**TASK TO COMPLETE**. Give back exactly the lines from the one containing "The Blender code for this object" through the end of the records, including both, and no others.

Start

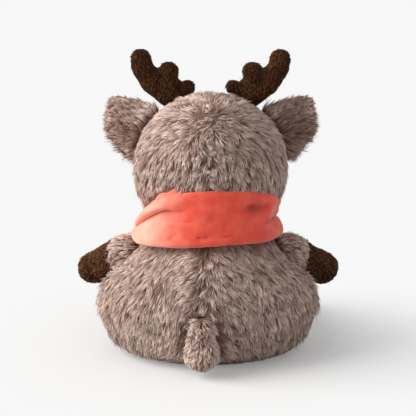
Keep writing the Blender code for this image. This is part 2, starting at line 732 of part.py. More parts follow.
def sweep_cutter(name, joint, points, axis, angles, parent, drop=0.0):
    """The space that points need as they turn about their joint, as one rounded solid.
    drop carries it on downwards, through the seat."""
    first, last = angles
    bm = bmesh.new()
    steps = max(math.ceil((last - first) / SWEEP_STEP), 1)
    for k in range(steps + 1):
        turn = Matrix.Rotation(first + (last - first) * k / steps, 4, axis)
        for point in points:
            place = joint.matrix_basis @ turn @ point
            bm.verts.new(place)
            if drop:
                bm.verts.new(place - UP * drop)
    hull = bmesh.ops.convex_hull(bm, input=bm.verts)
    spare = {*hull["geom_interior"], *hull["geom_unused"]}
    bmesh.ops.delete(bm, geom=[v for v in spare if isinstance(v, bmesh.types.BMVert)], context="VERTS")
    return as_object(name, bm, parent)


def shoulder_centre(side):
    point = torso_point(ARM_HEIGHT_SHARE, ARM_FRONT)
    return Vector((side * point.x, point.y, point.z))


def arm(root, side, cut):
    label = "left" if side > 0 else "right"
    level = math.cos(ARM_DROP)
    ahead = math.sin(ARM_FORWARD) * level
    along = Vector((side * math.cos(ARM_FORWARD) * level, -ahead, -math.sin(ARM_DROP)))
    joint = empty(f"arm_{label}_joint", root, frame_at(shoulder_centre(side), along, UP))
    sizes = (ARM_ROOT_RADIUS, ARM_HOOF_RADIUS, ARM_REACH)
    stuffed_limb(f"arm_{label}", joint, *sizes, ARM_CUFF, (FUR_WALL, VELOUR_WALL))
    clear = limb_points(limb_profile(*sizes, inset=-JOINT_GAP))
    angles = [math.radians(-side * angle) for angle in (ARM_BACK, ARM_AHEAD)]
    hole = sweep_cutter(f"armhole_{label}", joint, clear, "X", sorted(angles), root)
    for piece in cut:
        boolean(piece, hole)


def hip_centre(side):
    """The hip's ball stands a little out of the torso's front and just clears the floor."""
    height = LEG_ROOT_RADIUS + LEG_FLOOR_GAP
    ahead = math.pi / 2 - HIP_SPREAD
    point = torso_point(height / TORSO_HEIGHT, ahead)
    point += Vector((math.cos(ahead), -math.sin(ahead), 0)) * HIP_STAND
    return Vector((side * point.x, point.y, height))


def leg_direction(side):
    """Out along the leg: it lies on the floor, so it slopes by the change in its radius."""
    sink = (LEG_ROOT_RADIUS - LEG_HOOF_RADIUS) / LEG_REACH
    level = math.sqrt(1 - sink * sink)
    return Vector((side * math.sin(LEG_SPLAY) * level, -math.cos(LEG_SPLAY) * level, -sink))


def leg(root, side, cut):
    label = "left" if side > 0 else "right"
    joint = empty(f"leg_{label}_joint", root, frame_at(hip_centre(side), leg_direction(side), UP))
    sizes = (LEG_ROOT_RADIUS, LEG_HOOF_RADIUS, LEG_REACH)
    stuffed_limb(f"leg_{label}", joint, *sizes, LEG_CUFF, (FUR_WALL, VELOUR_WALL))
    clear = limb_points(limb_profile(*sizes, inset=-JOINT_GAP))
    angles = (0.0, math.radians(LEG_UP))
    hole = sweep_cutter(f"leghole_{label}", joint, clear, "Y", angles, root, CUT_OVERRUN)
    for piece in cut:
        boolean(piece, hole)


def tail_centre():
    height = TAIL_END_RADIUS + TAIL_FLOOR_GAP + TAIL_REACH * math.cos(TAIL_SLOPE)
    behind = torso_point(height / TORSO_HEIGHT, TAIL_SIDE - math.pi / 2)
    return Vector((behind.x, behind.y + TAIL_STAND, height))


def tail(root, cut):
    """A stub tail that hangs from the back seam almost to the floor."""
    along = Vector((0, math.sin(TAIL_SLOPE), -math.cos(TAIL_SLOPE)))
    joint = empty("tail_joint", root, frame_at(tail_centre(), along, Vector((1, 0, 0))))
    sizes = (TAIL_ROOT_RADIUS, TAIL_END_RADIUS, TAIL_REACH)
    outer = limb_profile(*sizes)
    inner = limb_profile(*sizes, inset=TAIL_WALL)
    mouth, inner_mouth = -TAIL_ROOT_RADIUS / 2, -(TAIL_ROOT_RADIUS - TAIL_WALL) / 2
    outer = [at_along(outer, mouth)] + [p for p in outer if p[0] > mouth + SEAM_GAP]
    inner = [at_along(inner, inner_mouth)] + [p for p in inner if p[0] > inner_mouth + SEAM_GAP]
    turned("tail_cover", outer[::-1] + inner, joint, "fur")
    filling = limb_profile(*sizes, inset=TAIL_WALL + SEAM_GAP)
    turned("tail_filling", filling, joint, "filling")
    clear = limb_points(limb_profile(*sizes, inset=-JOINT_GAP))
    hole = sweep_cutter("tail_hole", joint, clear, "X", (0.0, math.radians(TAIL_UP)), root)
    for piece in cut:
        boolean(piece, hole)


# Scarf


def torso_reach(height, angle):
    """Out from the head's axis to the torso at a height, at an angle from +X to the back."""
    width, depth, middle = torso_row(height / TORSO_HEIGHT)
    start = ((HEAD_CENTRE.x - middle[0]) / width, (HEAD_CENTRE.y - middle[1]) / depth)
    way = (math.cos(angle) / width, math.sin(angle) / depth)
    a = way[0] ** 2 + way[1] ** 2
    b = 2 * (way[0] * start[0] + way[1] * start[1])
    c = start[0] ** 2 + start[1] ** 2 - 1
    return (-b + math.sqrt(b * b - 4 * a * c)) / (2 * a)


def off_torso(height, angle, away):
    """As torso_reach, but to a surface that lies away from the torso's."""
    slope = torso_reach(height - SEAM_GAP, angle) - torso_reach(height + SEAM_GAP, angle)
    return torso_reach(height, angle) + away * math.hypot(1, slope / (2 * SEAM_GAP))


def scarf_levels(angle):
    """Heights of the scarf's upper and lower edge at an angle from +X to the back."""
    back, front = max(math.sin(angle), 0) ** 2, max(-math.sin(angle), 0) ** 2
    share = SCARF_BACK_SHARE * back + SCARF_FRONT_SHARE * front + SCARF_SIDE_SHARE * math.cos(angle) ** 2
    wave = SCARF_WAVE * math.sin(5 * angle)
    low = TORSO_HEIGHT - SCARF_DROP - SCARF_FRONT_DROP * front + wave
    return HEAD_CENTRE.z - share * HEAD_RADIUS, low


def scarf_path(angle):
    """Middle of the cloth across the band as (out, height): hem, turn, then the outer face."""
    half = SCARF_CLOTH / 2
    top, low = scarf_levels(angle)
    hem = TORSO_HEIGHT - SCARF_HEM
    lie = SCARF_REST + half
    path = []
    for k in range(3):
        height = hem + (low + SCARF_ROUND - hem) * k / 2
        path.append((off_torso(height, angle, lie), height))
    skirt = SCARF_SKIRT_RADIUS + SCARF_SIDE * math.cos(angle)
    inner = path[-1][0]
    path.append((inner + (skirt - inner) / 3, low + half / 2))
    path.append((skirt - (skirt - inner) / 3, low + half / 4))
    hug = HEAD_RADIUS + SCARF_CLEAR + half
    top_out = math.sqrt(hug**2 - (HEAD_CENTRE.z - top) ** 2)
    start = low + SCARF_ROUND
    for k in range(SCARF_ROWS + 1):
        u = k / SCARF_ROWS
        height = start + (top - start) * u
        straight = skirt + (top_out - skirt) * u
        round_head = math.sqrt(hug**2 - (HEAD_CENTRE.z - height) ** 2)
        shoulder = off_torso(min(height, hem), angle, lie)
        fold = SCARF_FOLD * math.sin(math.pi * u) * (1 + math.sin(3 * math.pi * u + 2 * angle)) / 2
        path.append((max(straight, round_head, shoulder) + fold, height))
    return path


def thickened(path, half):
    """The closed outline of a line of points that is given a thickness both ways."""
    sides = ([], [])
    for k, (x, y) in enumerate(path):
        x_before, y_before = path[max(k - 1, 0)]
        x_after, y_after = path[min(k + 1, len(path) - 1)]
        dx, dy = x_after - x_before, y_after - y_before
        size = math.hypot(dx, dy)
        for side, sign in zip(sides, (1, -1)):
            side.append((x - sign * half * dy / size, y + sign * half * dx / size))
    return sides[0] + sides[1][::-1]


def round_neck(angle, outline):
    """An outline of (out, height) set at its angle round the head's axis."""
    way = Vector((math.cos(angle), math.sin(angle), 0))
    axis = Vector((HEAD_CENTRE.x, HEAD_CENTRE.y, 0))
    return [axis + way * out + UP * height for out, height in outline]


def scarf(root):
    """The band, the knot on its front and two ends that hang from the knot on their cloth."""
    turns = [2 * math.pi * k / SCARF_SECTIONS for k in range(SCARF_SECTIONS)]
    half = SCARF_CLOTH / 2
    rings = [round_neck(a, thickened(scarf_path(a), half)) for a in turns]
    loft("scarf_wrap", rings, root, "scarf", closed=True)
    rings = []
    for a in turns:
        outline = thickened(scarf_path(a), half + SEAM_GAP)
        count = len(outline) // 2
        outer = outline[count:]
        outer += [(outline[3][0] / 2, outer[-1][1]), (outline[3][0] / 2, outer[0][1])]
        rings.append(round_neck(a, outer))
    seat = loft("knot_seat_cutter", rings, root, closed=True)
    low = scarf_levels(-math.pi / 2)[1]
    out = SCARF_SKIRT_RADIUS + KNOT_HALF_DEPTH / 2
    centre = Vector((HEAD_CENTRE.x, HEAD_CENTRE.y - out, low + KNOT_HALF_HEIGHT / 2))
    halves = (KNOT_HALF_WIDTH, KNOT_HALF_DEPTH, KNOT_HALF_HEIGHT)
    knot = ellipsoid("scarf_knot", Matrix.Translation(centre), halves, root, "scarf", LIMB_SIDES)
    boolean(knot, seat)
    for side in (1, -1):
        boolean(knot, scarf_end(root, side, centre))


def scarf_end(root, side, knot_centre):
    """One end: a gathered root that turns in the knot, opening to a folded, flared flap."""
    label = "left" if side > 0 else "right"
    share = END_SIDE_SHARE
    drop = KNOT_HALF_HEIGHT * math.sqrt(1 - share * share)
    place = knot_centre + Vector((side * share * KNOT_HALF_WIDTH, 0, -drop))
    down = Vector((0, -math.sin(END_SLOPE), -math.cos(END_SLOPE)))
    joint = empty(f"scarf_end_{label}_joint", root, frame_at(place, down, Vector((1, 0, 0))))
    shares = [-math.cos(math.pi * k / END_POINTS) for k in range(END_POINTS + 1)]

    def ring(along, half_width, thick, fold):
        """A loop across the end: one fold deep in the middle, and round edges."""
        loop = []
        aside = side * math.tan(END_SPLAY) * max(along, 0)
        for turn, sign in ((shares, 1), (shares[::-1], -1)):
            for v in turn[:-1]:
                rise = sign * thick * math.sqrt(max(1 - v**4, 0)) + fold * math.cos(math.pi * v)
                loop.append(Vector((aside + v * half_width, rise, along)))
        return loop

    def flap(grow):
        """The end's loops from its root down, all thicker and wider by grow."""
        root_radius = END_ROOT_RADIUS
        rings = []
        for k in (1, 2, 3):
            a = math.pi * k / 6
            size = root_radius * math.sin(a) + grow
            rings.append(ring(-(root_radius + grow) * math.cos(a), END_ROOT_HALF_WIDTH + grow, size, 0.0))
        for k in range(1, END_POINTS + 1):
            u = k / END_POINTS
            wide = END_ROOT_HALF_WIDTH + (END_HALF_WIDTH - END_ROOT_HALF_WIDTH) * u ** (1 / 2)
            thick = root_radius + (END_CLOTH / 2 - root_radius) * min(2 * u, 1)
            fold = END_FOLD * math.sin(math.pi * u) / 2
            rings.append(ring(END_LENGTH * u, wide + grow, thick + grow, fold))
        return rings

    loft(f"scarf_end_{label}", flap(0.0), joint, "scarf")
    near = [point for loop in flap(SEAM_GAP) for point in loop if point.z < END_LENGTH * END_MOUTH_SHARE]
    return sweep_cutter(f"scarf_end_mouth_{label}", joint, near, "X", (math.radians(-END_UP), 0.0), root)


def middle_of_depth():
    """Half way between the front of the hooves and the back of the tail, along Y."""
    front = hip_centre(1).y + leg_direction(1).y * LEG_REACH - LEG_HOOF_RADIUS
    back = tail_centre().y + TAIL_REACH * math.sin(TAIL_SLOPE) + TAIL_END_RADIUS
    return (front + back) / 2


def main():
    clear_scene()
    root = empty("plush_deer", None, Matrix.Translation((0, -middle_of_depth(), 0)))
    back_left, back_right, belly, stuffing = torso(root)
    pellet_bag(root, stuffing)
    turn_joint = neck_wad(root, stuffing)
    head_joint, panels, filling = head(turn_joint)
    muzzle(head_joint)
    for side in (1, -1):
        eye(head_joint, side, panels[-1], filling)
        ear(head_joint, side, panels)
        antler(head_joint, side, [*panels, filling])
        arm(root, side, (back_left if side > 0 else back_right, belly, stuffing))
        leg(root, side, (belly, stuffing))
    tail(root, (back_left, back_right, stuffing))
    scarf(root)


main()
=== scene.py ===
"""A sitting plush deer, dressed: fur in tufts, velour antlers and hooves, and a folded scarf."""

import json
import math
from dataclasses import dataclass

import bmesh
import bpy
import numpy as np
from mathutils import Matrix, Vector, kdtree, noise
from mathutils.bvhtree import BVHTree

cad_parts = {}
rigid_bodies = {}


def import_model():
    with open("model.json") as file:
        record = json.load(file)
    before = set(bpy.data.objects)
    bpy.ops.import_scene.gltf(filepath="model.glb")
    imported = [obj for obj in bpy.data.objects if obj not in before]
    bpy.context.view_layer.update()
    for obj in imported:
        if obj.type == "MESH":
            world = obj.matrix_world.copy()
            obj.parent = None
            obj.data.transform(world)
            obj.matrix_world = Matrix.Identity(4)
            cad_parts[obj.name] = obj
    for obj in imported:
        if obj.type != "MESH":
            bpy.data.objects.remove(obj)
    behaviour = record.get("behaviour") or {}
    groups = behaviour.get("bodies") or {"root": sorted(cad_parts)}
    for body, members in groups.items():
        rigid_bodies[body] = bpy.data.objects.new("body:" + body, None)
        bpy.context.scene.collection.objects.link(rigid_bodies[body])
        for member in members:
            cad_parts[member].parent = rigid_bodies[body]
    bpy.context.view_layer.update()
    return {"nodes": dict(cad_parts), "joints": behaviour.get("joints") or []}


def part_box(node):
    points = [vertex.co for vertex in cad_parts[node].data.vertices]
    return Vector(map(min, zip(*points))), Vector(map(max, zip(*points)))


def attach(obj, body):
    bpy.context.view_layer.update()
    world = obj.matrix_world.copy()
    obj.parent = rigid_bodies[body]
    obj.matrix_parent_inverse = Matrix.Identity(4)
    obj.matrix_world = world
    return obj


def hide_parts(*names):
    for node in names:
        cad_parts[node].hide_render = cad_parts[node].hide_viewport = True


for thing in list(bpy.data.objects):
    bpy.data.objects.remove(thing, do_unlink=True)

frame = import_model()

MM = 0.001
NODES = frame["nodes"]
JOINTS = {joint["name"]: Vector(joint["pos_m"]) for joint in frame["joints"]}
UP = Vector((0, 0, 1))
SIDES = (("left", 1), ("right", -1))

# The deer's main forms, which the covers and the pile follow
HEAD = JOINTS["head_turn"]
HEAD_RADIUS = 60 * MM
TORSO_AXIS = Vector((0, HEAD.y + 4 * MM, 0))
TORSO_HEIGHT = 107 * MM
TORSO_HALF_WIDTH = 88 * MM
TORSO_HALF_DEPTH = 70 * MM
NECK_RADIUS = 45 * MM
NECK_BLEND_SHARE = 0.62
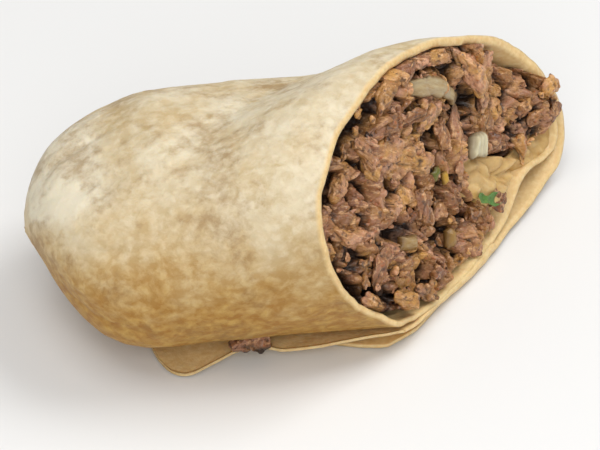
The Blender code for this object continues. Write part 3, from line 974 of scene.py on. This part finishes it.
def rim_dip(y, z):
    """The beef has sunk back along the seam side and beyond the crown, fills the
    crown, and stands out over the rim at the far side."""
    near = soft_step(-10.0, -28.0, y) * soft_step(12.0, 34.0, z)
    far = soft_step(14.0, 30.0, y) * soft_step(12.0, 18.0, z) * (1.0 - soft_step(22.0, 28.0, z))
    far_top = soft_step(21.0, 27.0, y) * soft_step(25.0, 31.0, z)
    by_wall = 1.0 - soft_step(1.0, 7.0, depth_inside(y, z, FILLING_EDGE))
    crown = soft_step(-10.0, -2.0, y) * (1.0 - soft_step(20.0, 25.0, y)) * soft_step(35.0, 42.0, z)
    return 3.6 * near - 2.2 * far - 1.5 * crown + (0.3 + 1.8 * by_wall) * far_top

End

**THE OUTPUT**.
The Blender code for this object continues. Write part 3, from line 974 of scene.py on. This part finishes it.
def rim_dip(y, z):
    """The beef has sunk back along the seam side and beyond the crown, fills the
    crown, and stands out over the rim at the far side."""
    near = soft_step(-10.0, -28.0, y) * soft_step(12.0, 34.0, z)
    far = soft_step(14.0, 30.0, y) * soft_step(12.0, 18.0, z) * (1.0 - soft_step(22.0, 28.0, z))
    far_top = soft_step(21.0, 27.0, y) * soft_step(25.0, 31.0, z)
    by_wall = 1.0 - soft_step(1.0, 7.0, depth_inside(y, z, FILLING_EDGE))
    crown = soft_step(-10.0, -2.0, y) * (1.0 - soft_step(20.0, 25.0, y)) * soft_step(35.0, 42.0, z)
    return 3.6 * near - 2.2 * far - 1.5 * crown + (0.3 + 1.8 * by_wall) * far_top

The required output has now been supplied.